As a first step towards the realisation of the vast schemes contemplated, voluntary associations began to be formed for industrial and commercial purposes, and a law was issued for the creation of limited liability companies. In the space of two years forty-seven companies of this kind were founded, with a combined capital of 358 millions of roubles. To understand the full significance of these figures, we must know that from the founding of the first joint-stock company in 1799 down to 1853 only twenty- six companies had been formed, and their united capital amounted only to thirty-two millions of roubles. Thus in the space of two years (1857-58) eleven times as much capital was subscribed to joint-stock companies as had been subscribed during half a century previous to the war. The most exaggerated expectations were entertained as to the national and private advantages which must necessarily result from these undertakings, and it became a patriotic duty to subscribe liberally. The periodical literature depicted in glowing terms the marvellous results that had been obtained in other countries by the principle of co-operation, and sanguine readers believed that they had discovered a patriotic way of speedily becoming rich.

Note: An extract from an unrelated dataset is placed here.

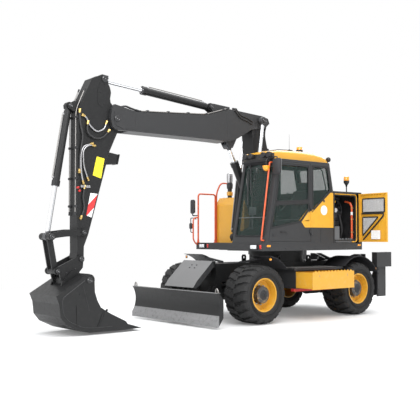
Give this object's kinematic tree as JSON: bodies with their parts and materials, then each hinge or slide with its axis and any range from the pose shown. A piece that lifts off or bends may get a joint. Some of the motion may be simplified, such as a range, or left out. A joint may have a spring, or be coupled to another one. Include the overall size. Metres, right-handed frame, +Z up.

These were, however, mere secondary matters, and the public were anxiously waiting for the Government to begin the grand reforming campaign. When the educated classes awoke to the necessity of great reforms, there was no clear conception as to how the great work should be undertaken. There was so much to be done that it was no easy matter to decide what should be done first. Administrative, judicial, social, economical, financial, and political reforms seemed all equally pressing. Gradually, however, it became evident that precedence must be given to the question of serfage. It was absurd to speak about progress, humanitarianism, education, self-government, equality in the eye of the law, and similar matters, so long as one half of the population was excluded from the enjoyment of ordinary civil rights. So long as serfage existed it was mere mockery to talk about re-organising Russia according to the latest results of political and social science. How could a system of even-handed justice be introduced when twenty millions of the peasantry were subject to the arbitrary will of the landed proprietors? How could agricultural or industrial progress be made without free labour? How could the Government take active measures for the spread of national education when it had no direct control over one-half of the peasantry? Above all, how could it be hoped that a great moral regeneration could take place, so long as the nation voluntarily retained the stigma of serfage and slavery?
All this was very generally felt by the educated classes, but no one ventured to raise the question until it should be known what were the views of the Emperor on the subject. How the question was gradually raised, how it was treated by the nobles, and how it was ultimately solved by the famous law of February 19th (March 3d), 1861,* I now propose to relate.
* February 19th according to the old style, which is still used in Russia, and March 3d according to our method of reckoning.